* **Written request**
Report, word for word, every line of the material that contains "parts".

Items listed in a dataset:

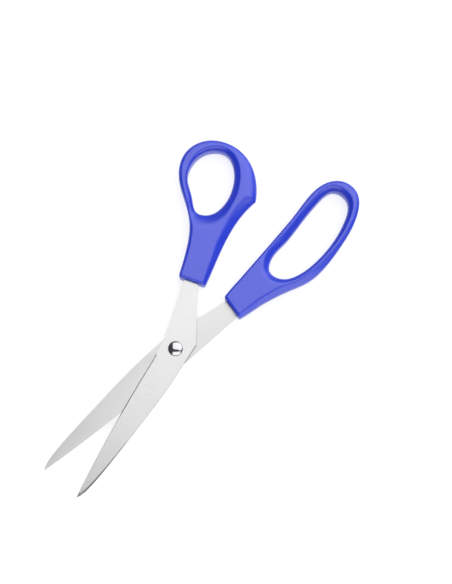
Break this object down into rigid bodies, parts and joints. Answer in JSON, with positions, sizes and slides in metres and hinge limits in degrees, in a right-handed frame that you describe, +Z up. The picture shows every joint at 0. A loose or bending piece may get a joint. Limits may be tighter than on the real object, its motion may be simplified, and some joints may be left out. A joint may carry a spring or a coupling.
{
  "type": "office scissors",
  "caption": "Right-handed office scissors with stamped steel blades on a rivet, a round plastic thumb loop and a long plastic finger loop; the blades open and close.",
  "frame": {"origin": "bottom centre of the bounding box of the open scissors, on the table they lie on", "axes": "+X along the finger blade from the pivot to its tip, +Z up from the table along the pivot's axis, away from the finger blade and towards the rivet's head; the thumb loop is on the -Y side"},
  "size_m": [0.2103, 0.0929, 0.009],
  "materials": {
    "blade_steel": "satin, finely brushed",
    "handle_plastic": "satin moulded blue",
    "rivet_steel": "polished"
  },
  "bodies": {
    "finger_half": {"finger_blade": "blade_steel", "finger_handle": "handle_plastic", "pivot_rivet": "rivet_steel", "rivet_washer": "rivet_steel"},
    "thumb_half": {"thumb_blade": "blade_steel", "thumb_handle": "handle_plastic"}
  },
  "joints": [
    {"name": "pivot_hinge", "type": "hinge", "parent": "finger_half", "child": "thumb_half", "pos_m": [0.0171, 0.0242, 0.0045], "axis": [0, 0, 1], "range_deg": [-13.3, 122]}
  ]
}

--

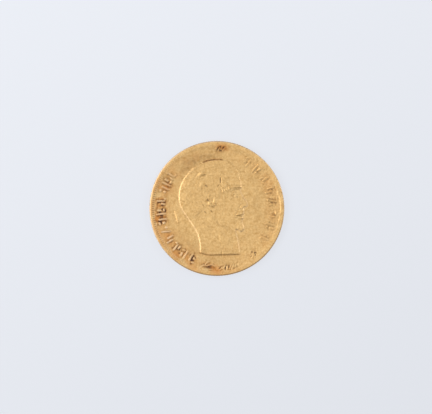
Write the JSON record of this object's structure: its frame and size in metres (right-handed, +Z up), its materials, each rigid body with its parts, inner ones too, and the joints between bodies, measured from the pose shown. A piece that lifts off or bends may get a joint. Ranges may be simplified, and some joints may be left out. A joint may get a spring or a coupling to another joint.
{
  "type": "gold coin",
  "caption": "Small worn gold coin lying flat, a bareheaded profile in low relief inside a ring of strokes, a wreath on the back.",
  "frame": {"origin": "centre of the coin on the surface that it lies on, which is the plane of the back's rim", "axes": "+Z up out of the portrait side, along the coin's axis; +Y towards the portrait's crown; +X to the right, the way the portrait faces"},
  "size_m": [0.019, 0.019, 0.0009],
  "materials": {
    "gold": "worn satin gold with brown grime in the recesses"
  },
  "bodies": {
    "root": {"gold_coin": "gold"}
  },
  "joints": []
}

* **Solution for this task**
Break this object down into rigid bodies, parts and joints. Answer in JSON, with positions, sizes and slides in metres and hinge limits in degrees, in a right-handed frame that you describe, +Z up. The picture shows every joint at 0. A loose or bending piece may get a joint. Limits may be tighter than on the real object, its motion may be simplified, and some joints may be left out. A joint may carry a spring or a coupling.
Write the JSON record of this object's structure: its frame and size in metres (right-handed, +Z up), its materials, each rigid body with its parts, inner ones too, and the joints between bodies, measured from the pose shown. A piece that lifts off or bends may get a joint. Ranges may be simplified, and some joints may be left out. A joint may get a spring or a coupling to another joint.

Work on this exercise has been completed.